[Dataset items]
-*-
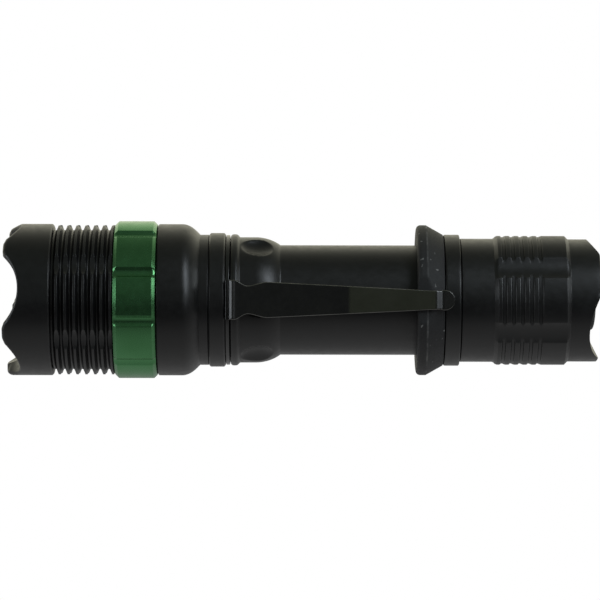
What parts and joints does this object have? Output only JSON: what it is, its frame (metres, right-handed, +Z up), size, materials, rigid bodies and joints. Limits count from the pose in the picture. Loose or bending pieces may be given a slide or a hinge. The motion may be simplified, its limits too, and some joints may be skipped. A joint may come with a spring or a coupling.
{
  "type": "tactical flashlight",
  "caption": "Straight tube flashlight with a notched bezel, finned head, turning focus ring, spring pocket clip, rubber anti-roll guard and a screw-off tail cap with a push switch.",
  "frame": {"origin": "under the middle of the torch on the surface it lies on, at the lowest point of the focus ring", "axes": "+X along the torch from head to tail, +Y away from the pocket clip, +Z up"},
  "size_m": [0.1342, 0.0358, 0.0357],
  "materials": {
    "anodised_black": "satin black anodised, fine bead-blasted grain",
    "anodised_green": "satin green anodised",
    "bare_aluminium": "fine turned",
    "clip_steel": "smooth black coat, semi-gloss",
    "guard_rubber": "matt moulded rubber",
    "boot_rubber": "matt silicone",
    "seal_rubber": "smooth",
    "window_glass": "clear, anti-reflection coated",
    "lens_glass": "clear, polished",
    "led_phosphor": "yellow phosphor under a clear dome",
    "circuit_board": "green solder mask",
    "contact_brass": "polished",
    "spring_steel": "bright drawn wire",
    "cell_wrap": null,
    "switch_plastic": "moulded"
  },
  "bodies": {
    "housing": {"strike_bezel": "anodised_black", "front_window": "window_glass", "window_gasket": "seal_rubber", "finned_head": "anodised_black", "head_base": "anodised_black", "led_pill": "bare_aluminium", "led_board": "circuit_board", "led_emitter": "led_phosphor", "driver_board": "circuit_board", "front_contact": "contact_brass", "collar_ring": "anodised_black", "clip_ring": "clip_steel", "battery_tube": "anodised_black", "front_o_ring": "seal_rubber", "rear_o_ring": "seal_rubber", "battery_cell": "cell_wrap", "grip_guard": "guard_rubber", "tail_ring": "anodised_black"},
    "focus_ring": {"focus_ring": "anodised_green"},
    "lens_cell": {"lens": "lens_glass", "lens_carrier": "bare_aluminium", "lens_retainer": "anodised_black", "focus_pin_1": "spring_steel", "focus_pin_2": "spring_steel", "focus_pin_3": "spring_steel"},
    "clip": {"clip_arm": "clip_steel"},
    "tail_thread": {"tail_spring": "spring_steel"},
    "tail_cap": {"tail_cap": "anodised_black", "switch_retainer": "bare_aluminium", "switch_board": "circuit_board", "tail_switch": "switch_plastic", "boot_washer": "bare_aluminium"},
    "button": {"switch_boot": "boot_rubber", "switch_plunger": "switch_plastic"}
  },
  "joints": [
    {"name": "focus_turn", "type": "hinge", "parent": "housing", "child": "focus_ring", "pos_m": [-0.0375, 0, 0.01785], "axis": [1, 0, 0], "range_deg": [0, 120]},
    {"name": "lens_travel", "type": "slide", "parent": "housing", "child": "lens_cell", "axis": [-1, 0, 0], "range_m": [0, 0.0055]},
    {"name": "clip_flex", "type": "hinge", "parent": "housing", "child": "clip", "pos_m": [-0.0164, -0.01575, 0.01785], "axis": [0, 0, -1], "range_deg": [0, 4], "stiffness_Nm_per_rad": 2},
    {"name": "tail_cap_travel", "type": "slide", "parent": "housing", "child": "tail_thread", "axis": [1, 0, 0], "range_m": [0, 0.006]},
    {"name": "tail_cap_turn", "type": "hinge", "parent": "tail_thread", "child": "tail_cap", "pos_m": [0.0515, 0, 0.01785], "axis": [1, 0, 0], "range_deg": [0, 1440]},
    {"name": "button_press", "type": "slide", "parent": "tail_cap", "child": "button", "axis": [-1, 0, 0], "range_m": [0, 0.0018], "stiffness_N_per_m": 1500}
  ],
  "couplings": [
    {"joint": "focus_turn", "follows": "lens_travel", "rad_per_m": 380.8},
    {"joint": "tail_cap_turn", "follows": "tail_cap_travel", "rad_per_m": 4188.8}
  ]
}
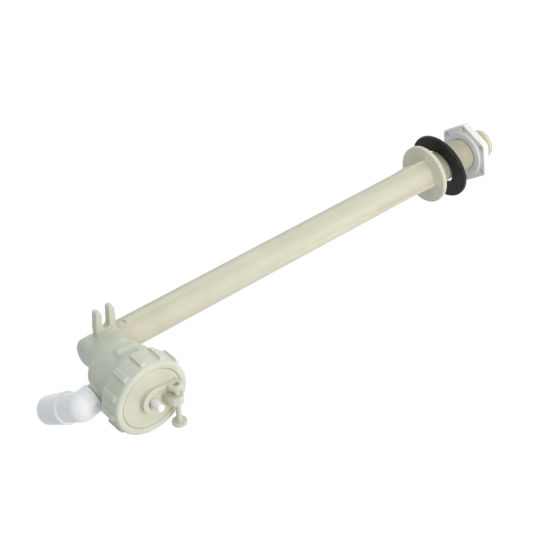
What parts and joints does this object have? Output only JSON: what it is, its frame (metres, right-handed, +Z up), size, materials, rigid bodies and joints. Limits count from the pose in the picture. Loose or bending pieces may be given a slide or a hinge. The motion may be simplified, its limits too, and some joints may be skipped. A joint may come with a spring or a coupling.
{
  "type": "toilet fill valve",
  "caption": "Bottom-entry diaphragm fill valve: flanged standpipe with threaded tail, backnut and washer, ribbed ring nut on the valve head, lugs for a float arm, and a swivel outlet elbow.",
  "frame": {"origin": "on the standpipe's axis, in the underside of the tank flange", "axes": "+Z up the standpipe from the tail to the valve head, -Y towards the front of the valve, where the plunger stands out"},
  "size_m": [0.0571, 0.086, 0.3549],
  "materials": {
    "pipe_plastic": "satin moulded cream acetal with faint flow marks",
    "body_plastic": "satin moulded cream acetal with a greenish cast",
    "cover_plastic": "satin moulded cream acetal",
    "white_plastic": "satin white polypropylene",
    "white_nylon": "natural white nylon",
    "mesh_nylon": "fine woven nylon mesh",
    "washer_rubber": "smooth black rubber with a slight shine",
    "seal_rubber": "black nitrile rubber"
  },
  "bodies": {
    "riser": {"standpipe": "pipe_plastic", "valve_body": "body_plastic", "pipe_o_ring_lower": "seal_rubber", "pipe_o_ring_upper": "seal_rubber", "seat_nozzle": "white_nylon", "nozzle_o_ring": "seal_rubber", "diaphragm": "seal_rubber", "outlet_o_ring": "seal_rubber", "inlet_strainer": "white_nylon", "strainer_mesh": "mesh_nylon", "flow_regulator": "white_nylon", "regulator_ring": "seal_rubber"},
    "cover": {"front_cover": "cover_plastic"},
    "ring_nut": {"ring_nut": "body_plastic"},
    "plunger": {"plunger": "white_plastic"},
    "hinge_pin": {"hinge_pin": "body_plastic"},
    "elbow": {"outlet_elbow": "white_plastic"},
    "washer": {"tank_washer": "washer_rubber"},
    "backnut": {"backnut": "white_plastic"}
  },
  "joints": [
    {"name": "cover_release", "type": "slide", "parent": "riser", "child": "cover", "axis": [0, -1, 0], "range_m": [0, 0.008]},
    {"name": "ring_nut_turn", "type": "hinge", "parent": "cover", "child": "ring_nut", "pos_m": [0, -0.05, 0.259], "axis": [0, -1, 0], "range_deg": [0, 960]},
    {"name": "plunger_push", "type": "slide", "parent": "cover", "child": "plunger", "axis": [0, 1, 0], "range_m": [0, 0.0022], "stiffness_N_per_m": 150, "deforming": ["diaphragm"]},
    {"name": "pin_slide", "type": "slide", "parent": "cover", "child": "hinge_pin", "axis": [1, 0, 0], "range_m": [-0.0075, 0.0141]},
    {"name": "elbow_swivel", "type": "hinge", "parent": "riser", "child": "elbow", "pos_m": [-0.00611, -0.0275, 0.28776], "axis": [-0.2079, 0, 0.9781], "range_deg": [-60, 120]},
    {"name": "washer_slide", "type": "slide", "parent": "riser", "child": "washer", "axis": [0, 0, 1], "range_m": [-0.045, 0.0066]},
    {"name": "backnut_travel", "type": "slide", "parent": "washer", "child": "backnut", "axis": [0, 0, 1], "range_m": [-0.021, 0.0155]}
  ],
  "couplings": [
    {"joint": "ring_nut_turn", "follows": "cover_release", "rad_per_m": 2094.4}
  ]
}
-*-
**EXERCISE DIRECTIONS:** Send back all of the entries exactly, with nothing missing.

**REPLY:**
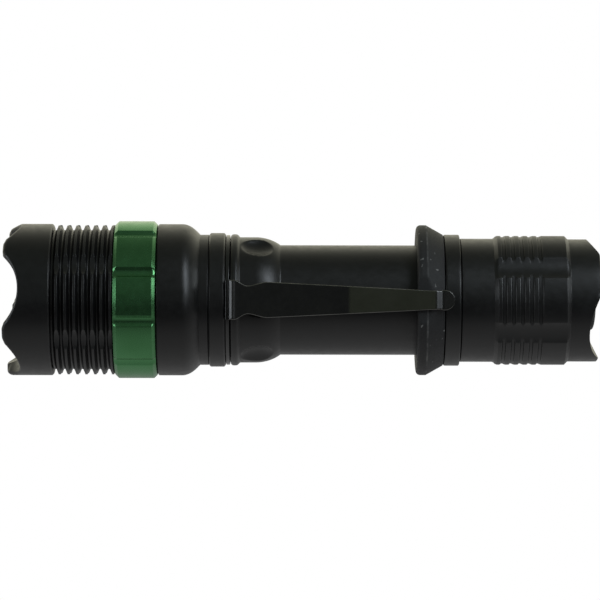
What parts and joints does this object have? Output only JSON: what it is, its frame (metres, right-handed, +Z up), size, materials, rigid bodies and joints. Limits count from the pose in the picture. Loose or bending pieces may be given a slide or a hinge. The motion may be simplified, its limits too, and some joints may be skipped. A joint may come with a spring or a coupling.
{
  "type": "tactical flashlight",
  "caption": "Straight tube flashlight with a notched bezel, finned head, turning focus ring, spring pocket clip, rubber anti-roll guard and a screw-off tail cap with a push switch.",
  "frame": {"origin": "under the middle of the torch on the surface it lies on, at the lowest point of the focus ring", "axes": "+X along the torch from head to tail, +Y away from the pocket clip, +Z up"},
  "size_m": [0.1342, 0.0358, 0.0357],
  "materials": {
    "anodised_black": "satin black anodised, fine bead-blasted grain",
    "anodised_green": "satin green anodised",
    "bare_aluminium": "fine turned",
    "clip_steel": "smooth black coat, semi-gloss",
    "guard_rubber": "matt moulded rubber",
    "boot_rubber": "matt silicone",
    "seal_rubber": "smooth",
    "window_glass": "clear, anti-reflection coated",
    "lens_glass": "clear, polished",
    "led_phosphor": "yellow phosphor under a clear dome",
    "circuit_board": "green solder mask",
    "contact_brass": "polished",
    "spring_steel": "bright drawn wire",
    "cell_wrap": null,
    "switch_plastic": "moulded"
  },
  "bodies": {
    "housing": {"strike_bezel": "anodised_black", "front_window": "window_glass", "window_gasket": "seal_rubber", "finned_head": "anodised_black", "head_base": "anodised_black", "led_pill": "bare_aluminium", "led_board": "circuit_board", "led_emitter": "led_phosphor", "driver_board": "circuit_board", "front_contact": "contact_brass", "collar_ring": "anodised_black", "clip_ring": "clip_steel", "battery_tube": "anodised_black", "front_o_ring": "seal_rubber", "rear_o_ring": "seal_rubber", "battery_cell": "cell_wrap", "grip_guard": "guard_rubber", "tail_ring": "anodised_black"},
    "focus_ring": {"focus_ring": "anodised_green"},
    "lens_cell": {"lens": "lens_glass", "lens_carrier": "bare_aluminium", "lens_retainer": "anodised_black", "focus_pin_1": "spring_steel", "focus_pin_2": "spring_steel", "focus_pin_3": "spring_steel"},
    "clip": {"clip_arm": "clip_steel"},
    "tail_thread": {"tail_spring": "spring_steel"},
    "tail_cap": {"tail_cap": "anodised_black", "switch_retainer": "bare_aluminium", "switch_board": "circuit_board", "tail_switch": "switch_plastic", "boot_washer": "bare_aluminium"},
    "button": {"switch_boot": "boot_rubber", "switch_plunger": "switch_plastic"}
  },
  "joints": [
    {"name": "focus_turn", "type": "hinge", "parent": "housing", "child": "focus_ring", "pos_m": [-0.0375, 0, 0.01785], "axis": [1, 0, 0], "range_deg": [0, 120]},
    {"name": "lens_travel", "type": "slide", "parent": "housing", "child": "lens_cell", "axis": [-1, 0, 0], "range_m": [0, 0.0055]},
    {"name": "clip_flex", "type": "hinge", "parent": "housing", "child": "clip", "pos_m": [-0.0164, -0.01575, 0.01785], "axis": [0, 0, -1], "range_deg": [0, 4], "stiffness_Nm_per_rad": 2},
    {"name": "tail_cap_travel", "type": "slide", "parent": "housing", "child": "tail_thread", "axis": [1, 0, 0], "range_m": [0, 0.006]},
    {"name": "tail_cap_turn", "type": "hinge", "parent": "tail_thread", "child": "tail_cap", "pos_m": [0.0515, 0, 0.01785], "axis": [1, 0, 0], "range_deg": [0, 1440]},
    {"name": "button_press", "type": "slide", "parent": "tail_cap", "child": "button", "axis": [-1, 0, 0], "range_m": [0, 0.0018], "stiffness_N_per_m": 1500}
  ],
  "couplings": [
    {"joint": "focus_turn", "follows": "lens_travel", "rad_per_m": 380.8},
    {"joint": "tail_cap_turn", "follows": "tail_cap_travel", "rad_per_m": 4188.8}
  ]
}
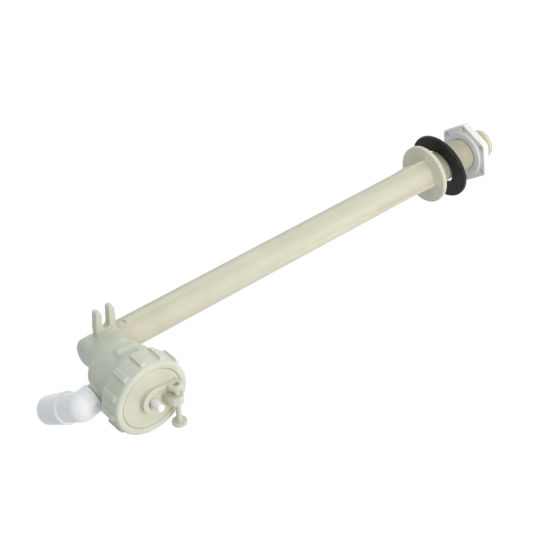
What parts and joints does this object have? Output only JSON: what it is, its frame (metres, right-handed, +Z up), size, materials, rigid bodies and joints. Limits count from the pose in the picture. Loose or bending pieces may be given a slide or a hinge. The motion may be simplified, its limits too, and some joints may be skipped. A joint may come with a spring or a coupling.
{
  "type": "toilet fill valve",
  "caption": "Bottom-entry diaphragm fill valve: flanged standpipe with threaded tail, backnut and washer, ribbed ring nut on the valve head, lugs for a float arm, and a swivel outlet elbow.",
  "frame": {"origin": "on the standpipe's axis, in the underside of the tank flange", "axes": "+Z up the standpipe from the tail to the valve head, -Y towards the front of the valve, where the plunger stands out"},
  "size_m": [0.0571, 0.086, 0.3549],
  "materials": {
    "pipe_plastic": "satin moulded cream acetal with faint flow marks",
    "body_plastic": "satin moulded cream acetal with a greenish cast",
    "cover_plastic": "satin moulded cream acetal",
    "white_plastic": "satin white polypropylene",
    "white_nylon": "natural white nylon",
    "mesh_nylon": "fine woven nylon mesh",
    "washer_rubber": "smooth black rubber with a slight shine",
    "seal_rubber": "black nitrile rubber"
  },
  "bodies": {
    "riser": {"standpipe": "pipe_plastic", "valve_body": "body_plastic", "pipe_o_ring_lower": "seal_rubber", "pipe_o_ring_upper": "seal_rubber", "seat_nozzle": "white_nylon", "nozzle_o_ring": "seal_rubber", "diaphragm": "seal_rubber", "outlet_o_ring": "seal_rubber", "inlet_strainer": "white_nylon", "strainer_mesh": "mesh_nylon", "flow_regulator": "white_nylon", "regulator_ring": "seal_rubber"},
    "cover": {"front_cover": "cover_plastic"},
    "ring_nut": {"ring_nut": "body_plastic"},
    "plunger": {"plunger": "white_plastic"},
    "hinge_pin": {"hinge_pin": "body_plastic"},
    "elbow": {"outlet_elbow": "white_plastic"},
    "washer": {"tank_washer": "washer_rubber"},
    "backnut": {"backnut": "white_plastic"}
  },
  "joints": [
    {"name": "cover_release", "type": "slide", "parent": "riser", "child": "cover", "axis": [0, -1, 0], "range_m": [0, 0.008]},
    {"name": "ring_nut_turn", "type": "hinge", "parent": "cover", "child": "ring_nut", "pos_m": [0, -0.05, 0.259], "axis": [0, -1, 0], "range_deg": [0, 960]},
    {"name": "plunger_push", "type": "slide", "parent": "cover", "child": "plunger", "axis": [0, 1, 0], "range_m": [0, 0.0022], "stiffness_N_per_m": 150, "deforming": ["diaphragm"]},
    {"name": "pin_slide", "type": "slide", "parent": "cover", "child": "hinge_pin", "axis": [1, 0, 0], "range_m": [-0.0075, 0.0141]},
    {"name": "elbow_swivel", "type": "hinge", "parent": "riser", "child": "elbow", "pos_m": [-0.00611, -0.0275, 0.28776], "axis": [-0.2079, 0, 0.9781], "range_deg": [-60, 120]},
    {"name": "washer_slide", "type": "slide", "parent": "riser", "child": "washer", "axis": [0, 0, 1], "range_m": [-0.045, 0.0066]},
    {"name": "backnut_travel", "type": "slide", "parent": "washer", "child": "backnut", "axis": [0, 0, 1], "range_m": [-0.021, 0.0155]}
  ],
  "couplings": [
    {"joint": "ring_nut_turn", "follows": "cover_release", "rad_per_m": 2094.4}
  ]
}